Both McNae and McKenna (the latter's bygone troupe was Think: Fire) discern parallels in Kneale's scientific mind and his metronomic drumming patterns. "Yeah, I suppose," the sticksman concedes. "And maybe it helps with working out and memorising all the different time signatures and stuff. I always liked problem-solving."

Does part of him still identify as a maths buff? "I guess it never really left me – that's why I got the tattoo," he nods. "It's one of those things I'd love to do again when I'm older, and so it's kind of to remind myself that I always liked using my brain for maths and physics."

With a UK tour starting next week, it's unlikely Twin Atlantic will find much time for golf, trigonometry or photo-journalism in the near future.
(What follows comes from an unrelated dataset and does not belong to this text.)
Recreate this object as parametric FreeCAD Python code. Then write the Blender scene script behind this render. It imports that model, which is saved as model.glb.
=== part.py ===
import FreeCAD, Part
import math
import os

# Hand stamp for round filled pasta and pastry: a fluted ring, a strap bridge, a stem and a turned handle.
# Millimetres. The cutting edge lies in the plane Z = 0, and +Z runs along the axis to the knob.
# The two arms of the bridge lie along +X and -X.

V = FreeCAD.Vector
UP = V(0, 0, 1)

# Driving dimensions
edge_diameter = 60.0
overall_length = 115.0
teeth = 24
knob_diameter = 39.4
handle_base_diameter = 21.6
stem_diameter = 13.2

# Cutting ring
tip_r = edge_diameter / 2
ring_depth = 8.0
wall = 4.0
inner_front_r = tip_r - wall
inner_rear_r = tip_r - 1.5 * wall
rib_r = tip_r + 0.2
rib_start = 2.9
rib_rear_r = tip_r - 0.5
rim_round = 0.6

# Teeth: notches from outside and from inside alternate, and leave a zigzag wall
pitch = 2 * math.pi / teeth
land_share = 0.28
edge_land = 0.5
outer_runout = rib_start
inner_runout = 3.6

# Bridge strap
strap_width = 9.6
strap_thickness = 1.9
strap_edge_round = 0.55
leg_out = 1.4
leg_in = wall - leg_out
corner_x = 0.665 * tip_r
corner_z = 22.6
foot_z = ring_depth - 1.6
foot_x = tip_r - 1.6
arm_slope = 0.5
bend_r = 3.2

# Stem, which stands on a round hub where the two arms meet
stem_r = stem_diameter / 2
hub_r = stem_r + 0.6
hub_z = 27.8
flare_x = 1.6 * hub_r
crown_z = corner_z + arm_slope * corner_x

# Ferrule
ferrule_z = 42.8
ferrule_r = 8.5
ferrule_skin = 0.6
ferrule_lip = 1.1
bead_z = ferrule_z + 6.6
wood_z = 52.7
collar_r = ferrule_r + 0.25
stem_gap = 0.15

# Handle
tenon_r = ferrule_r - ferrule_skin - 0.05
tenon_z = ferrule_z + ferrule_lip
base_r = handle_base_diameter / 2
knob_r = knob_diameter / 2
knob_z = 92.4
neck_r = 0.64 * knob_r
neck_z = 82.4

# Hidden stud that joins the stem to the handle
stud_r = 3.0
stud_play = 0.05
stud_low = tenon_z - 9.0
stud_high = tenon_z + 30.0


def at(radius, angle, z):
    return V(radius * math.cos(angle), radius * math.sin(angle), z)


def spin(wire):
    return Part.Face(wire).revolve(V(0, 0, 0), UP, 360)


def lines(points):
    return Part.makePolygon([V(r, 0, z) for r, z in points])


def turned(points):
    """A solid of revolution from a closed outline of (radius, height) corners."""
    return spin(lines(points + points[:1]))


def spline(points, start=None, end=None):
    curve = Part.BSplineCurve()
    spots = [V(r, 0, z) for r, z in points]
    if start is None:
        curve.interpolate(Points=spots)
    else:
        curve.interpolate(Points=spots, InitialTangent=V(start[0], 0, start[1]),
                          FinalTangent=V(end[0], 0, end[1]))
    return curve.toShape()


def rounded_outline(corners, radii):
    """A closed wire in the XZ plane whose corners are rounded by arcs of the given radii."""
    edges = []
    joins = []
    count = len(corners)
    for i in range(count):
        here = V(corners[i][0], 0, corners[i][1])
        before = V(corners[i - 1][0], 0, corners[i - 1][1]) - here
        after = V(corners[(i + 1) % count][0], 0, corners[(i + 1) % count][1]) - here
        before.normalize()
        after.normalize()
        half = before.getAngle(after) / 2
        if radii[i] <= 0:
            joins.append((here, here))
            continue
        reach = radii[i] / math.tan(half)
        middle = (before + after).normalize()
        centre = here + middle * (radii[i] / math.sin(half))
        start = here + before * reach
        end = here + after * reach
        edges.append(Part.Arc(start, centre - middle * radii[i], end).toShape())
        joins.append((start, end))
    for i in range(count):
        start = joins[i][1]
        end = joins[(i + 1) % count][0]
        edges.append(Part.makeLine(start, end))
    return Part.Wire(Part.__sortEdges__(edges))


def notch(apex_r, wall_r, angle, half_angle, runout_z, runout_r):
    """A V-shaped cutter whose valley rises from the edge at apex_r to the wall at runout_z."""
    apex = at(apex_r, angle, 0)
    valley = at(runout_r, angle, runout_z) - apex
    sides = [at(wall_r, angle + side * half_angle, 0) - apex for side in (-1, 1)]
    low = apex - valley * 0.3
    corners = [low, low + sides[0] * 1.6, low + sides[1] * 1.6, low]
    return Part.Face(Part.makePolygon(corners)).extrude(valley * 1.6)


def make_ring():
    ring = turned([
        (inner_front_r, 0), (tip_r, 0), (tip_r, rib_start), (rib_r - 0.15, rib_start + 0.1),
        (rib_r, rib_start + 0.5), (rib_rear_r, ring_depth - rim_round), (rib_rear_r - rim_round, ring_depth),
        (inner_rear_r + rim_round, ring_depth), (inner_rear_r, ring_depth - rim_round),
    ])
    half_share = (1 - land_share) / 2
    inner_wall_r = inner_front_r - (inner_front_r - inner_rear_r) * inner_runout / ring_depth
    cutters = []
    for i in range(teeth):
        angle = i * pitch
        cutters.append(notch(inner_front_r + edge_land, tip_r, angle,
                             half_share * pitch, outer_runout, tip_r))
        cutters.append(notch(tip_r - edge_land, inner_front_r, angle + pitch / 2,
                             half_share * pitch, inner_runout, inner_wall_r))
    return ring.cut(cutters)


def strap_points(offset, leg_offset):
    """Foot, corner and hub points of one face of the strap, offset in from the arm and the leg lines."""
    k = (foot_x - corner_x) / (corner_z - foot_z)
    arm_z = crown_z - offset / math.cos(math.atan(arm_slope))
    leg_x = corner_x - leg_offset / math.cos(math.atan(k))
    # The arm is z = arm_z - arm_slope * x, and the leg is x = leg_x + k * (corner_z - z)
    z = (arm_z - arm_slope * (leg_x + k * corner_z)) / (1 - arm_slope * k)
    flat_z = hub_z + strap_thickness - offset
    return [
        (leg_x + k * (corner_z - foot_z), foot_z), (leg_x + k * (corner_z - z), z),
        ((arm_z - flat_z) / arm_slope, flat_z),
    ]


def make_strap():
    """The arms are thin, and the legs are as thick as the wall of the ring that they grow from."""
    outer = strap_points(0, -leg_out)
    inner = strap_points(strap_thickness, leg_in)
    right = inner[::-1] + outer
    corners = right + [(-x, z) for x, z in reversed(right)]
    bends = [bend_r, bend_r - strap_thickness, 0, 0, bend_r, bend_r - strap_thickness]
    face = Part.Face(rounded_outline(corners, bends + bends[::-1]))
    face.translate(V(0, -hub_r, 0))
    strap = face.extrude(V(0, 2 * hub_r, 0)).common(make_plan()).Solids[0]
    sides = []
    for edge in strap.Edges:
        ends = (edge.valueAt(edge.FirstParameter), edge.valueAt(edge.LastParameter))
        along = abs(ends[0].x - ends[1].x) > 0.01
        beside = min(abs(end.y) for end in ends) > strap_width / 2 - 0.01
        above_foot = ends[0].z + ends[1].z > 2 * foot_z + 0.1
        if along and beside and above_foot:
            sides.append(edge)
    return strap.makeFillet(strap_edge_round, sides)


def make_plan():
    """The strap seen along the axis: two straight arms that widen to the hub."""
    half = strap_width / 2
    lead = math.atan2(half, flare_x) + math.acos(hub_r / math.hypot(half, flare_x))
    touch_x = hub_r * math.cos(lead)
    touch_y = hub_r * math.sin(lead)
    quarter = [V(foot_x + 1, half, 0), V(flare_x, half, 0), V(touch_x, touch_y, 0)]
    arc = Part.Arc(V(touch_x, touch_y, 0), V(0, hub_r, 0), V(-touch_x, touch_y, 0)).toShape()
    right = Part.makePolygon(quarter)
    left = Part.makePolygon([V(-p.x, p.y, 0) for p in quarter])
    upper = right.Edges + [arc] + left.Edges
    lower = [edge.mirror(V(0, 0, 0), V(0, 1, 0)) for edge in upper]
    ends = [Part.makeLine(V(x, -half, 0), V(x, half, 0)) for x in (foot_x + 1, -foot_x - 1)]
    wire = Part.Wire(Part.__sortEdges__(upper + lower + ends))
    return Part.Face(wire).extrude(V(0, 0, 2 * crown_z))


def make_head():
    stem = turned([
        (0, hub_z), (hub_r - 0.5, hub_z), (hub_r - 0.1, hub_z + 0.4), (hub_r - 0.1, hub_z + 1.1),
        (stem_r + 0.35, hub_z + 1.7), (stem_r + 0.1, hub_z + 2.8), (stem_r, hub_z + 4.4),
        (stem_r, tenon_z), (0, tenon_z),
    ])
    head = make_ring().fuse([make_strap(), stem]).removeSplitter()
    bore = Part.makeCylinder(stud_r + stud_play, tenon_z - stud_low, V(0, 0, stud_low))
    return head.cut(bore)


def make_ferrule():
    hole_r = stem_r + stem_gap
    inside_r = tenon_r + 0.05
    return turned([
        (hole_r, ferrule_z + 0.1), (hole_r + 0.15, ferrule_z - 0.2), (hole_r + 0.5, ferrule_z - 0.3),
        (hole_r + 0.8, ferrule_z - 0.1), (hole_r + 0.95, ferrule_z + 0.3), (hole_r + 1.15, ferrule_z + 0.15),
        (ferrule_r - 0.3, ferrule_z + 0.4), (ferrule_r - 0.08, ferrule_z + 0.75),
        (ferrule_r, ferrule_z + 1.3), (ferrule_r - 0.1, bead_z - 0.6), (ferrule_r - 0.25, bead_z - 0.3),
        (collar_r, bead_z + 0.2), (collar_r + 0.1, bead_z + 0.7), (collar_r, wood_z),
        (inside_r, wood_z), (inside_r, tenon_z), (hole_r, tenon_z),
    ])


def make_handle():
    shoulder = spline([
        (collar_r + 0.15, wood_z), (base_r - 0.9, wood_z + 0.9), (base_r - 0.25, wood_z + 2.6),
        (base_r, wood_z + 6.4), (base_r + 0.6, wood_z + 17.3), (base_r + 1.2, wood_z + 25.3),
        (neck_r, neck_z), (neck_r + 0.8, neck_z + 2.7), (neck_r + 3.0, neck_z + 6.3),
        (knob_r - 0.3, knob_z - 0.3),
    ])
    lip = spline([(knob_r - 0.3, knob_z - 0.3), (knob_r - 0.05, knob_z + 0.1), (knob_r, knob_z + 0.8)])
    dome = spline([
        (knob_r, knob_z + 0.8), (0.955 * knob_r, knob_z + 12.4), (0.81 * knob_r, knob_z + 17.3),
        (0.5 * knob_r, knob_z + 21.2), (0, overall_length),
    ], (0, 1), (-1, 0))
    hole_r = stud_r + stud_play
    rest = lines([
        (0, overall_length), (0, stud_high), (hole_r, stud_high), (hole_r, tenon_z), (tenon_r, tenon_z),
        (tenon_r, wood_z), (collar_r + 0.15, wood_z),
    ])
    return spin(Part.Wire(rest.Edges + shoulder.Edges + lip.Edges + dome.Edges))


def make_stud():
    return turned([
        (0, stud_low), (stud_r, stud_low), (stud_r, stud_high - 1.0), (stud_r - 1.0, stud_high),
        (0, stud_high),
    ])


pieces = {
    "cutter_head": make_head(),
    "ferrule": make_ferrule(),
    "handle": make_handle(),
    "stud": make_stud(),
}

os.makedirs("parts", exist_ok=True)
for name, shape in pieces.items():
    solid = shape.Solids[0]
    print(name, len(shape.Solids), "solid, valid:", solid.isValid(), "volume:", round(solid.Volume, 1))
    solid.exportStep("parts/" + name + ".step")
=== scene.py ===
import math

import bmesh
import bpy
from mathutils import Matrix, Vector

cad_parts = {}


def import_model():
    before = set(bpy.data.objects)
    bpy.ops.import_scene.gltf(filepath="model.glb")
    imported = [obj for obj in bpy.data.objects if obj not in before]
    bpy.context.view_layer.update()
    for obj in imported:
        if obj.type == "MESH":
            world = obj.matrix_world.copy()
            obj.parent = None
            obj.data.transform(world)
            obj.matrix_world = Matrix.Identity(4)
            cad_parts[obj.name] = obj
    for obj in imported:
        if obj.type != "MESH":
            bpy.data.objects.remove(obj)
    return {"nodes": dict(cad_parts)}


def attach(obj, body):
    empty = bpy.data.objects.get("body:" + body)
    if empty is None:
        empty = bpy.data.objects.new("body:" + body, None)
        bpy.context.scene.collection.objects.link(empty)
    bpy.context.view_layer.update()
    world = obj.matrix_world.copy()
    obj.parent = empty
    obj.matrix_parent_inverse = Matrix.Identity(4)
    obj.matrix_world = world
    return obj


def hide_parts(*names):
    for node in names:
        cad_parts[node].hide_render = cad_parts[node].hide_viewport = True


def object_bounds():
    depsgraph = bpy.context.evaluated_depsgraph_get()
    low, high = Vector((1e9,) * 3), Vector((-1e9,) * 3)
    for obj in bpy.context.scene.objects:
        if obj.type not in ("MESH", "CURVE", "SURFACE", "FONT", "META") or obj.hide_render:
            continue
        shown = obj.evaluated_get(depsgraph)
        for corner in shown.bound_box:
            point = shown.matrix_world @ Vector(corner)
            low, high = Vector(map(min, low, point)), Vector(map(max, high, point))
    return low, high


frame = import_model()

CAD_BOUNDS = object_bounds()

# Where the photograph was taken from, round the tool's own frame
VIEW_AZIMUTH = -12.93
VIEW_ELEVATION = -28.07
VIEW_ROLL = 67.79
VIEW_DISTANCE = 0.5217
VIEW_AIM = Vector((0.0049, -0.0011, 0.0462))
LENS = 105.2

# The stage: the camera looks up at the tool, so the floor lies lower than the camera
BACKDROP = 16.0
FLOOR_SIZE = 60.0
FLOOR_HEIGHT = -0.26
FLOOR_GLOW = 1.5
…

How does it feel, looking back on a year that includes a silver-selling debut album (more than 60,000 sales)?

"I'm going to be honest – I've no idea," says McTrusty. "I don't know whether it's because I don't want to think about it or because reflecting upon something suggests the end of it and I'd rather continue being caught in the riptide – it's always been fun being that way, and it's kept us fairly grounded. But it's great to be playing bigger shows outside of Scotland. It feels like we're making real inroads in certain places in America, in Canada, in Germany, and we're playing bigger venues in England."

There is something inherently charming, and Scottish, about a homegrown rock band whose epic moniker, sound and outlook straddles the Atlantic yet whose spirit is temperate and cautious. McTrusty's pragmatism is upheld by McNae.
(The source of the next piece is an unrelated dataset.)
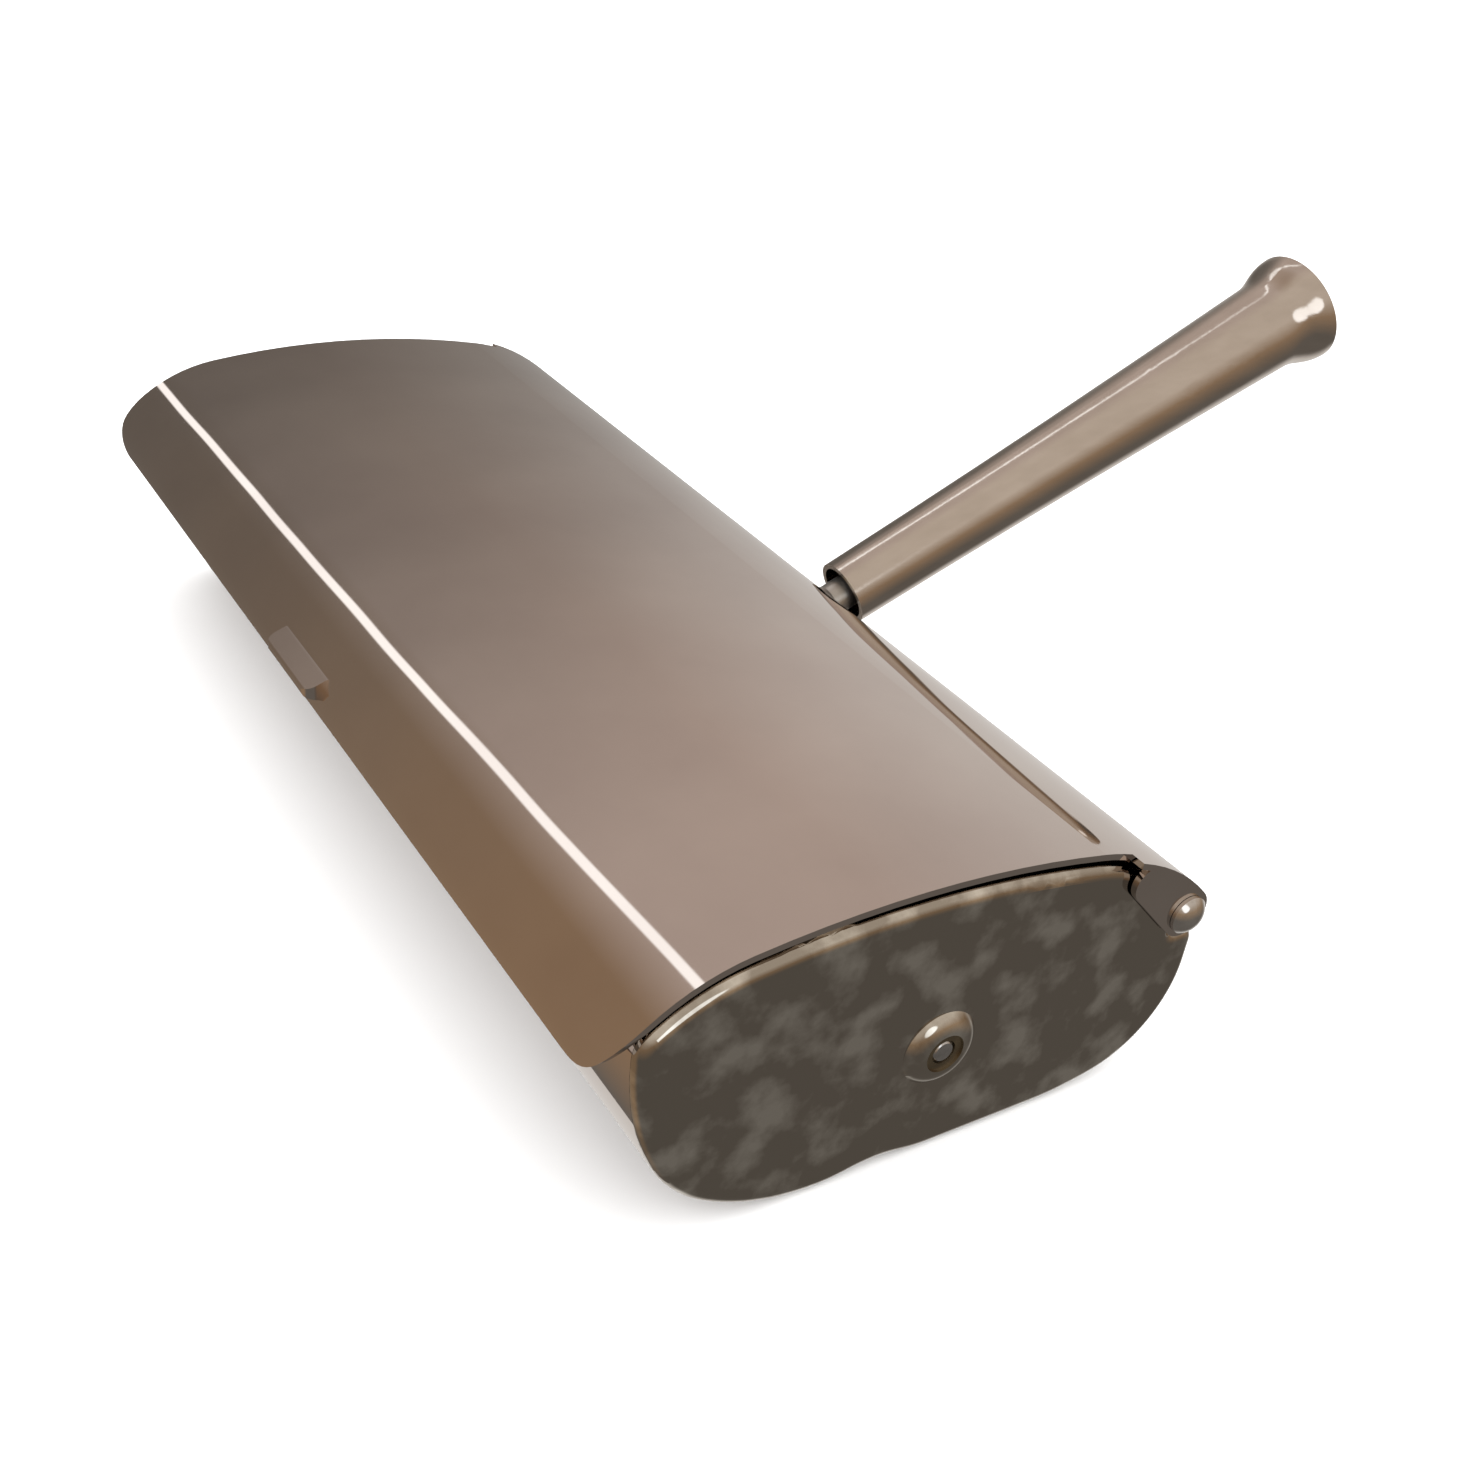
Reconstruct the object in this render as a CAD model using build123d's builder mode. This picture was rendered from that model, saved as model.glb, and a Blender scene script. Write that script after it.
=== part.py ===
from build123d import *
from math import asin, cos, degrees, radians, sin
import os

# Table crumb sweeper: a chromed case on a flat sole, a roller brush in a slot
# between two crumb troughs, a hinged lid and a hollow handle.
# X runs along the case, Y towards the handle, Z up. Z = 0 is the sole.
# Section sizes are taken from the brush axle: y towards the handle, z up.

# ---- driving dimensions, mm ----
lid_length = 165.0
case_length = 166.6
sheet = 0.8
axle_height = 15.8
axle_y = -44.57
lid_gap = 1.4

# lid outline: its start at the front lip, then (radius, turn in degrees)
lip_start = (-42.84, 9.05)
lip_heading = 92.7
lid_arcs = [(6.1, -45.8), (24.8, -38.5), (138.2, -19.3), (31.6, -34.7)]
lid_corner = 7.2

# hinge line: the lid's rear curl and the case's bead are struck from it
hinge_y = 33.9
hinge_z = 8.9
curl_radius = 3.25
curl_turn = 39.4
bead_radius = 1.85
bead_turn = 119.4
pin_radius = 1.0
pin_head = (2.5, 1.5)
pin_tail_radius = 1.6
ear_gap = 0.3
ear_root = (26.3, 15.3, 2.4)

# case outline: walls, and the lobes from the sole up as (radius, turn)
front_wall_y = -39.04
rear_wall_y = 38.44
sole_z = -axle_height
front_shoulder_z = 11.9
front_shoulder = (3.9, -52)
front_crown_turn = -29.6
front_lobe = [(28.2, 32.3), (18.06, 31.06), (35.6, 26.64)]
rear_lobe = [(43.4, 13.4), (14.8, 76.6)]
ledge_z = 4.8
ledge_corner = 2.0
waist_start_y = 1.6
waist_arc = (19.0, 11.4)
pan_front_z = 13.5
pan_rear_z = 9.6

# end plates
rim_depth = 1.6
rim_round = 1.5
flange_depth = 5.0
boss_radius = 4.9
boss_flat = 2.9
boss_height = 1.2

# brush
core_radius = 6.0
core_half = 71.0
brush_radius = 15.6
bristle_half = 68.0
bristle_rows = 6
bristle_width = 3.4
tyre_radius = 15.65
tyre_round = 0.9
wheel_radius = 12.0
wheel_width = 4.0
axle_radius = 1.5
bush_radius = 2.5
bush_flange = (4.0, 1.3)
spacer_radius = 2.4
running_gap = 0.05
end_play = 0.3

# brush slot and crumb ramps
slot_half_width = 7.0
slot_half_length = 76.2
ramp_radius = 16.3
ramp_sheet = 0.6
ramp_foot = (8.2, 13.4)
ramp_turn = (28, 66)
ramp_half_length = 74.0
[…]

"That's my main worry at the moment," he says, when faced with a sold-out Scottish tour, including two dates at the Barrowland. "I think with how the album's done, and with these dates coming up, we're maybe at the point that we've been aiming towards for the last year. To think about that now almost means that the challenge is over," he says, and the band nod in unison. "We don't want to stop."

Twin Atlantic play Glasgow Barrowland on October 26 and 27, Aberdeen Music Hall on October 29 and HMV Picture House, Edinburgh, on October 30.